Sebagai upaya Kementerian Pertanian (Kementan) untuk menstabilkan fluktuasi harga ayam pedaging (broiler) di tingkat peternak, langkah strategis yang dilakukan adalah pengendalian produksi DOC broiler oleh perusahaan pembibitan yang dilakukan secara mandiri.
Mengacu pada Permentan nomor 10 tahun 2024 tentang penyediaan, peredaran dan pengawasan ayam ras dan telur konsumsi, pengendalian produksi diawali penerbitan surat himbauan dari Kementan agar perusahaan pembibitan melaksanakan pengendalian produksi DOC broiler dengan mengurangi jumlah telur tetas fertil dan afkir dini parent stock (PS) umur 55 minggu.
Kunjungan ke hatchery
Sebagai tindak lanjut dari langkah tersebut, Direktur Perbibitan dan Produksi Ternak Kementan, Hary Suhada, belum lama ini melakukan kunjungan ke unit penetasan (hatchery) di Kabupaten Subang, Jawa Barat.
Dua hatchery yang dikunjungi yaitu milik Japfa Comfeed Indonesia dan Charoen Pokphand Jaya Farm, dengan tujuan untuk memantau langsung pelaksanaan pengendalian produksi dan distribusi DOC broiler di lapangan.
“Hatchery merupakan basis awal produksi broiler. Oleh karena itu, kontrol terhadap proses penetasan dan distribusinya menjadi sangat krusial dalam menjaga keseimbangan antara pasokan dan permintaan,” ujar Hary. |
Menurutnya, hasil pemantauan di lapangan akan memberikan informasi penting tentang perkembangan industri pembibitan dan pergerakan distribusi DOC broiler, sehingga dapat digunakan sebagai dasar pengambilan kebijakan yang lebih tepat sasaran.
Pemerintah juga mengimbau agar organisasi perangkat daerah (OPD) baik di tingkat provinsi maupun kabupaten yang membidangi peternakan dan kesehatan hewan dapat melakukan pemantauan secara berkala terhadap hatchery-hatchery di wilayahnya.
Penurunan daya beli di Jawa Barat
Di sisi lain, Kepala Dinas Ketahanan Pangan dan Peternakan Provinsi Jawa Barat, Linda Al Amin mengungkapkan bahwa kondisi pasar pasca Lebaran menunjukkan penurunan daya beli masyarakat secara signifikan.

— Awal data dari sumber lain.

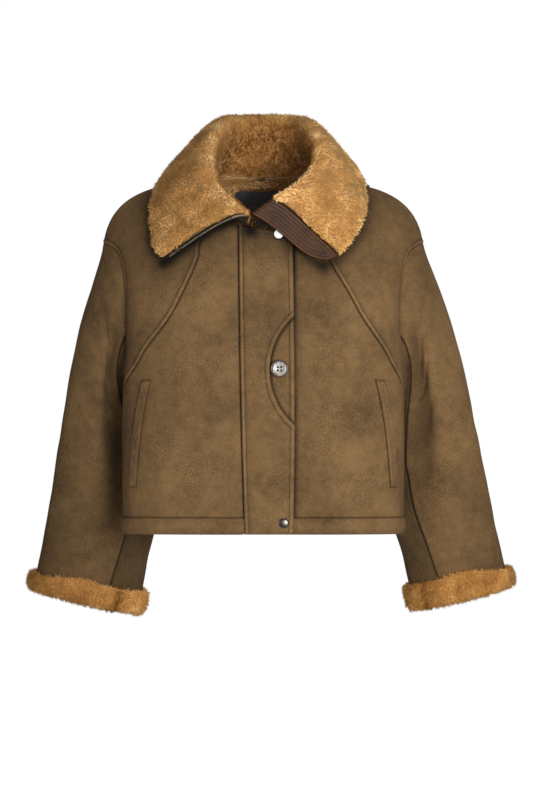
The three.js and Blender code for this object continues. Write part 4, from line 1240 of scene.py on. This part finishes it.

“Akibatnya, pemotongan ayam menurun, sementara distribusi dari luar tetap masuk ke Jawa Barat. Ini menyebabkan kelebihan pasokan dan berdampak langsung pada harga di tingkat peternak,” ujarnya.
Ia mengakui bahwa hingga saat ini belum ada intervensi konkret dari pemerintah daerah.
“Pengaturan produksi dan distribusi DOC broiler adalah kunci utama dalam menstabilkan harga broiler sekaligus melindungi kelangsungan usaha peternak mandiri di berbagai daerah,” tambahnya.
Hary mengapresiasi komitmen daerah dalam mengatur penyediaan dan kebutuhan broiler di wilayah masing-masing. Menurutnya Pemda memiliki kendali terhadap pemasukan dan pengeluaran komoditas peternakan seperti broiler.
Lebih lanjut Hary menekankan kepada seluruh perusahaan pembibitan broiler agar melaksanakan pengendalian produksi secara mandiri sesuai surat himbauan yang dimaksud.
Komitmen pihak swasta
Sejalan dengan langkah pemerintah dalam menjaga kestabilan harga dan distribusi ayam hidup di tingkat peternak, pelaku industri perunggasan nasional seperti Charoen Pokphand Jaya Farm dan Japfa Comfeed Indonesia menyatakan komitmennya untuk mendukung kebijakan pengendalian produksi.
Upaya ini dinilai penting guna menyeimbangkan suplai dan permintaan di pasar serta mencegah fluktuasi harga yang merugikan peternak.
“Kami berkomitmen untuk menjaga kestabilan pasokan dan harga serta mengikuti seluruh instruksi dari Kementerian Pertanian, terutama dalam pengendalian produksi DOC broiler agar distribusi ayam hidup tetap seimbang dan harga di tingkat peternak tetap menguntungkan,” kata Agung Prasetyo, General Manager Hatchery Area Jawa Barat dari Charoen Pokphand Indonesia.
Senada, Rezha Hutama Santoso, Head Export Import & Permit dari Japfa Comfeed Indonesia, menyatakan perusahaannya berkomitmen penuh terhadap kebijakan pemerintah dalam rangka menstabilkan harga broiler di Indonesia.